Even a supposed hatred of south London side, Millwall, pales into insignificance when the north Londoners come to town.

This fixture also has added spice now given Spurs’ own efforts to try and secure the London Stadium which the Hammers currently call home.

Indeed, the top brass at West Ham blamed Tottenham for ensuring that they couldn’t buy the stadium outright, forcing the government to agree to rent it out instead.

In any event, after a disastrous opening few games for Manuel Pellegrini, he appears to have steadied the claret and blue ship.

A well-deserved point at home to Chelsea stopped the Blues’ 100 percent record in its tracks, and a thumping 3-1 win over a disappointing Manchester United side has blown away all of the negativity in east London.

But it’s this fixture that will tell board, management, players and supporters just how far West Ham have come in a relatively short space of time.

Mauricio Pochettino’s vibrant side, though yet to win silverware, are playing a brand of football that’s hugely pleasing on the eye.

What’s more, the Argentinian is doing it with one eye on their academy, and bringing through as many young English players as possible. Something that the Hammers were once renowned for. Even their old Upton Park ground had ‘The Academy of Football’ writ large on the floor as players emerged from the tunnel.

Pellegrini has spent more than any other West Ham manager in history during the course of one transfer window, but he insisted on the same in order to bring the team up to the level he believed they could be at.

Losing his first four was always going to be on the cards because you simply don’t buy eight or nine new players and expect them to gel with immediate effect. This wily Chilean has seen it all before and knew the status quo would change, but the manner in which he has turned things around is hugely impressive.

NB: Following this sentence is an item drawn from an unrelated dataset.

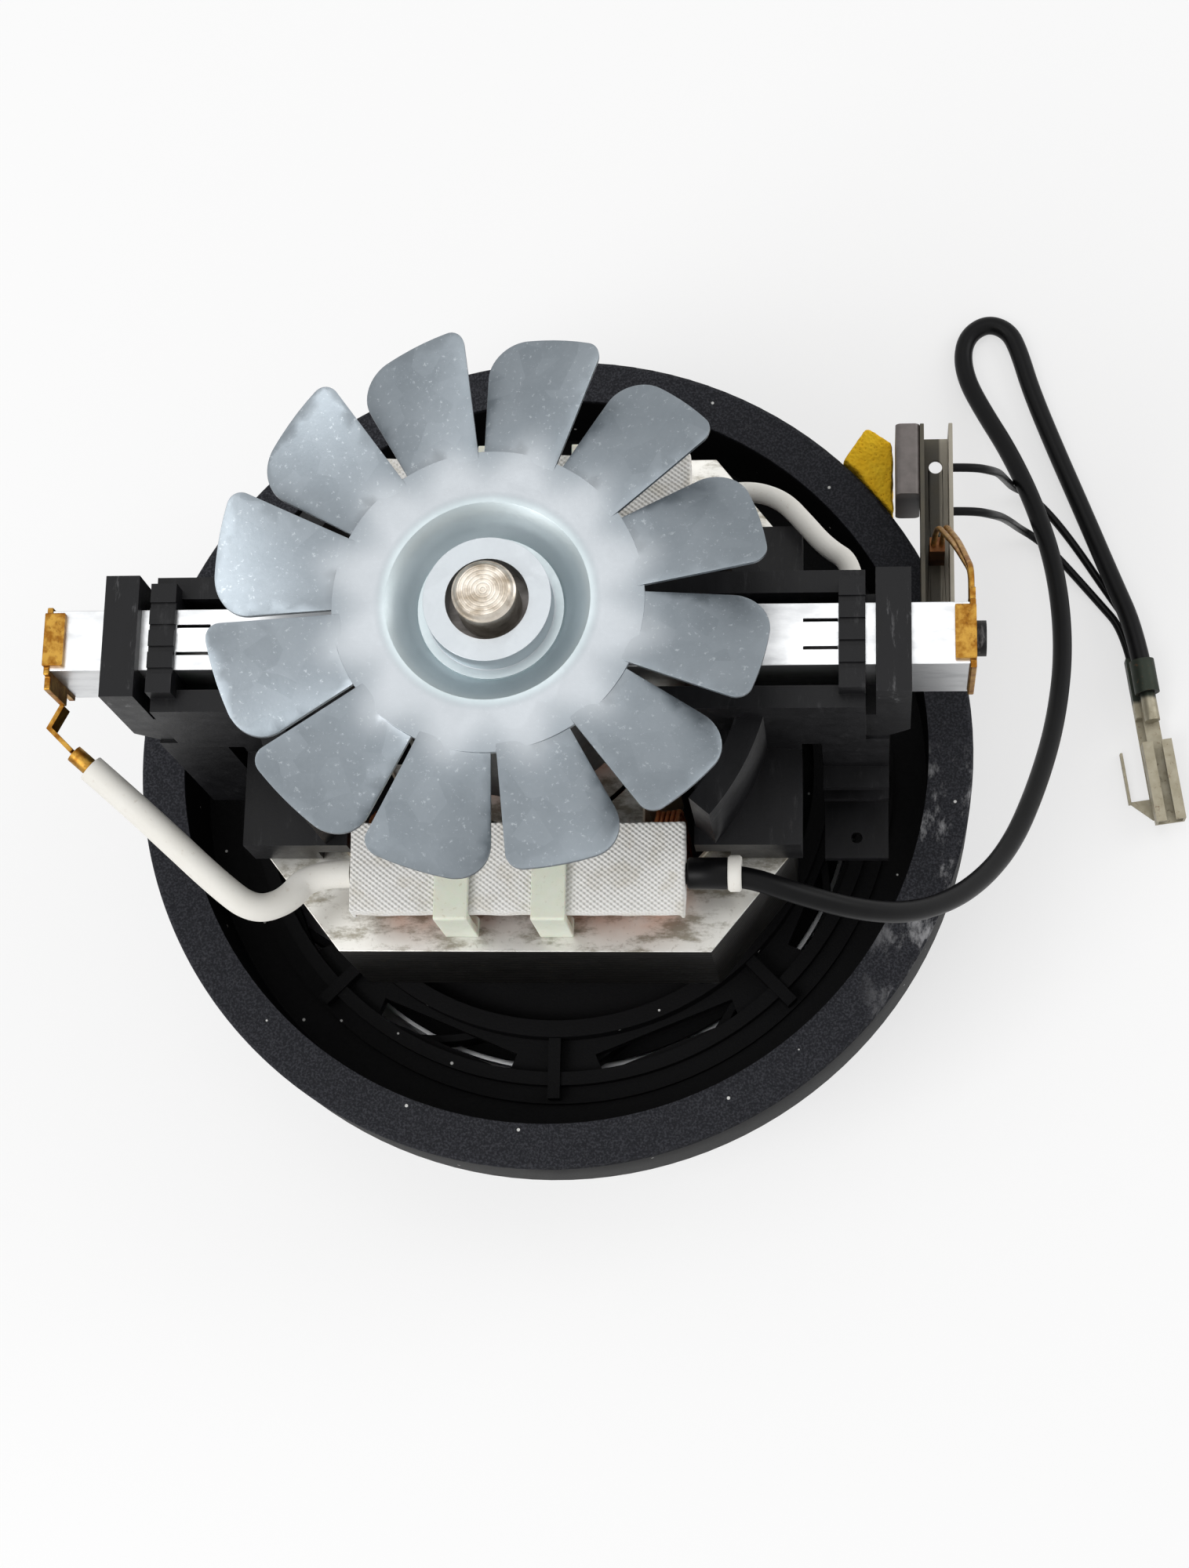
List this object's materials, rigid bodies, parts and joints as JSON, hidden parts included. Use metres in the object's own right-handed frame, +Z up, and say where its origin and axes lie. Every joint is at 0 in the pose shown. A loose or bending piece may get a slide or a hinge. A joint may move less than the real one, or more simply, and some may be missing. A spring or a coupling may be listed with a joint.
{
  "type": "vacuum motor unit",
  "caption": "Through-flow vacuum motor: black bowl housing over a steel fan cover, wound field, brush bracket, cooling fan on top and two loose leads.",
  "frame": {"origin": "centre of the air inlet, on the face of the fan cover that the motor stands on", "axes": "+Z up along the shaft, +X towards the right brush, +Y towards the rear field coil"},
  "size_m": [0.1581, 0.146, 0.1132],
  "materials": {
    "cover_steel": "satin pressed steel",
    "rotor_aluminium": "pressed sheet",
    "black_plastic": "moulded, slightly glossy on the edges",
    "natural_plastic": "nylon",
    "steel": "turned or zinc plated",
    "laminations": "stacked sheets with a varnish film",
    "copper_wire": "enamelled copper",
    "commutator_copper": "turned copper",
    "white_insulation": "woven glass tape",
    "white_sleeve": "silicone",
    "black_sleeve": "soft lead insulation",
    "brass": "bright brass",
    "galvanised": "zinc coated sheet",
    "carbon": "carbon graphite",
    "foam": "mustard foam",
    "liner_film": "slot insulation film",
    "tray_plastic": "dark moulded tray"
  },
  "bodies": {
    "frame": {"inlet_cover": "cover_steel", "diffuser": "black_plastic", "motor_housing": "black_plastic", "housing_screws": "steel", "lower_outer_race": "steel", "upper_outer_race": "steel", "bearing_shields": "steel", "stator_core": "laminations", "slot_liners": "liner_film", "front_coil": "copper_wire", "rear_coil": "copper_wire", "front_coil_tape": "white_insulation", "rear_coil_tape": "white_insulation", "coil_retainers": "natural_plastic", "brush_bracket": "black_plastic", "cap_plug": "black_plastic", "cutout_tray": "tray_plastic", "cutout_rivet": "steel", "cutout_post": "brass", "thermal_cutout": "steel", "cutout_cushion": "foam", "cutout_wires": "brass", "left_white_lead": "white_sleeve", "rear_white_lead": "white_sleeve", "left_brush_terminal": "brass", "long_terminal": "brass", "short_terminal": "brass", "long_lead": "black_sleeve", "short_lead_upper": "black_sleeve", "short_lead_lower": "black_sleeve", "left_brush_tube": "steel", "left_brush_spring": "steel", "left_brush_cap": "brass", "right_brush_tube": "steel", "right_brush_spring": "steel", "right_brush_cap": "brass"},
    "rotor": {"shaft": "steel", "impeller_front_disc": "rotor_aluminium", "impeller_blades": "rotor_aluminium", "impeller_back_disc": "rotor_aluminium", "impeller_washer": "steel", "impeller_nut": "steel", "impeller_spacer": "steel", "lower_inner_race": "steel", "upper_inner_race": "steel", "armature_core": "laminations", "armature_winding": "copper_wire", "commutator": "commutator_copper", "commutator_core": "black_plastic", "cooling_fan": "galvanised", "fan_bush": "brass"},
    "lower_ball_set": {"lower_balls": "steel"},
    "upper_ball_set": {"upper_balls": "steel"},
    "left_brush": {"left_brush": "carbon"},
    "right_brush": {"right_brush": "carbon"}
  },
  "joints": [
    {"name": "rotor_spin", "type": "hinge", "parent": "frame", "child": "rotor", "pos_m": [0, 0, 0.06], "axis": [0, 0, 1], "continuous": true},
    {"name": "lower_balls_roll", "type": "hinge", "parent": "frame", "child": "lower_ball_set", "pos_m": [0, 0, 0.025], "axis": [0, 0, 1], "continuous": true},
    {"name": "upper_balls_roll", "type": "hinge", "parent": "frame", "child": "upper_ball_set", "pos_m": [0, 0, 0.1], "axis": [0, 0, 1], "continuous": true},
    {"name": "left_brush_wear", "type": "slide", "parent": "frame", "child": "left_brush", "axis": [-1, 0, 0], "range_m": [0, 0.008], "stiffness_N_per_m": 150, "springref_m": -0.012, "deforming": ["left_brush_spring"]},
    {"name": "right_brush_wear", "type": "slide", "parent": "frame", "child": "right_brush", "axis": [1, 0, 0], "range_m": [0, 0.008], "stiffness_N_per_m": 150, "springref_m": -0.012, "deforming": ["right_brush_spring"]}
  ],
  "couplings": [
    {"joint": "lower_balls_roll", "follows": "rotor_spin", "ratio": 0.3871},
    {"joint": "upper_balls_roll", "follows": "rotor_spin", "ratio": 0.3871}
  ]
}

Marko Arnautovic looks every inch the barrell-chested old-school target man, Felipe Anderson, the continental maestro whose brush strokes are pure artistry in the blood and thunder of the English top flight.

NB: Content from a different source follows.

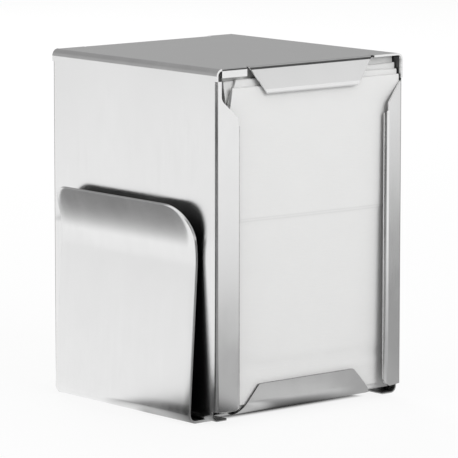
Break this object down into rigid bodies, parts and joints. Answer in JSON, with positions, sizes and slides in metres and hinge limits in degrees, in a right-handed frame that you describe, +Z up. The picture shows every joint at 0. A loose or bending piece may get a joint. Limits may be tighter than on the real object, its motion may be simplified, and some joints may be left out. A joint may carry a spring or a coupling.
{
  "type": "napkin holder",
  "caption": "Stainless steel table napkin dispenser with a window front and rear, sprung pushers inside and a card clip on its left side.",
  "frame": {"origin": "middle of the whole footprint, card clip included, on the plane the rubber feet stand on", "axes": "+Z up; -Y out of the front window and +Y out of the rear one; -X is the side with the card clip"},
  "size_m": [0.0986, 0.1012, 0.132],
  "materials": {
    "box_steel": "satin, finely brushed stainless sheet",
    "clip_steel": "satin, finely brushed stainless spring sheet",
    "inner_steel": "mill-finish stainless sheet",
    "turned_steel": "turned steel",
    "spring_steel": "drawn spring wire",
    "rubber": "matt black rubber",
    "napkin_paper": "soft white tissue paper"
  },
  "bodies": {
    "root": {"shell": "box_steel", "floor_plate": "box_steel", "rubber_feet": "rubber", "clip_foot": "clip_steel", "divider": "inner_steel", "divider_rivets": "turned_steel", "front_lower_divider_seat": "turned_steel", "front_upper_divider_seat": "turned_steel", "rear_lower_divider_seat": "turned_steel", "rear_upper_divider_seat": "turned_steel", "front_lower_spring": "spring_steel", "front_upper_spring": "spring_steel", "rear_lower_spring": "spring_steel", "rear_upper_spring": "spring_steel", "front_napkin_1": "napkin_paper", "front_napkin_2": "napkin_paper", "front_napkin_3": "napkin_paper", "front_napkin_4": "napkin_paper", "rear_napkin_1": "napkin_paper", "rear_napkin_2": "napkin_paper", "rear_napkin_3": "napkin_paper", "rear_napkin_4": "napkin_paper", "front_napkin_stack": "napkin_paper", "rear_napkin_stack": "napkin_paper"},
    "clip_leaf": {"clip_leaf": "clip_steel"},
    "front_pusher": {"front_pusher": "inner_steel", "front_pusher_rivets": "turned_steel", "front_lower_pusher_seat": "turned_steel", "front_upper_pusher_seat": "turned_steel"},
    "rear_pusher": {"rear_pusher": "inner_steel", "rear_pusher_rivets": "turned_steel", "rear_lower_pusher_seat": "turned_steel", "rear_upper_pusher_seat": "turned_steel"}
  },
  "joints": [
    {"name": "front_pusher_slide", "type": "slide", "parent": "root", "child": "front_pusher", "axis": [0, 1, 0], "range_m": [0, 0.0096], "stiffness_N_per_m": 200, "springref_m": -0.025, "deforming": ["front_lower_spring", "front_upper_spring"]},
    {"name": "rear_pusher_slide", "type": "slide", "parent": "root", "child": "rear_pusher", "axis": [0, -1, 0], "range_m": [0, 0.0096], "stiffness_N_per_m": 200, "springref_m": -0.025, "deforming": ["rear_lower_spring", "rear_upper_spring"]},
    {"name": "clip_flex", "type": "hinge", "parent": "root", "child": "clip_leaf", "pos_m": [-0.0485, 0, 0.00407], "axis": [0, -1, 0], "range_deg": [0, 8], "stiffness_Nm_per_rad": 1.5, "springref_deg": -2.86}
  ]
}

The Chilean has even managed to resurrect the career of Robert Snodgrass, whose time in east London looked like it had come to a very abrupt end.

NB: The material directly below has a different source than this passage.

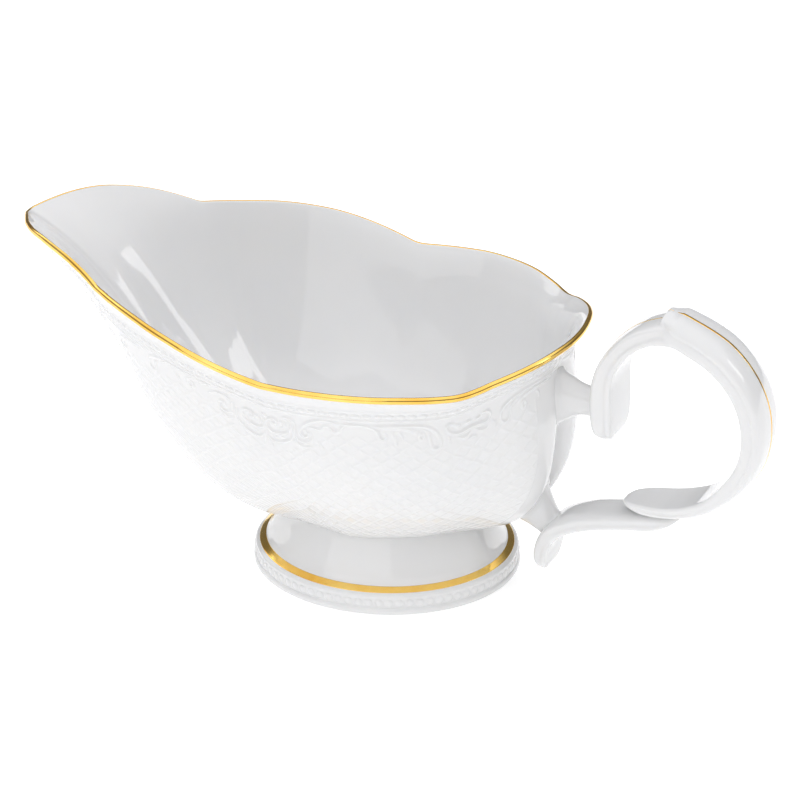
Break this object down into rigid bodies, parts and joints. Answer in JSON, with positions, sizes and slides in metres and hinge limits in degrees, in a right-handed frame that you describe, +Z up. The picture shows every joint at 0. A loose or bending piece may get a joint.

They are improving all over the pitch but the acid test is still to come. If they don’t beat their near neighbours, the bubbles will burst and the faithful will let the team know about it.

Come through this one unscathed and he’ll not only have earned the freedom of east London in the eyes of the locals, but Pellegrini will have bought himself enough time to ensure that he get this club back to the promised land.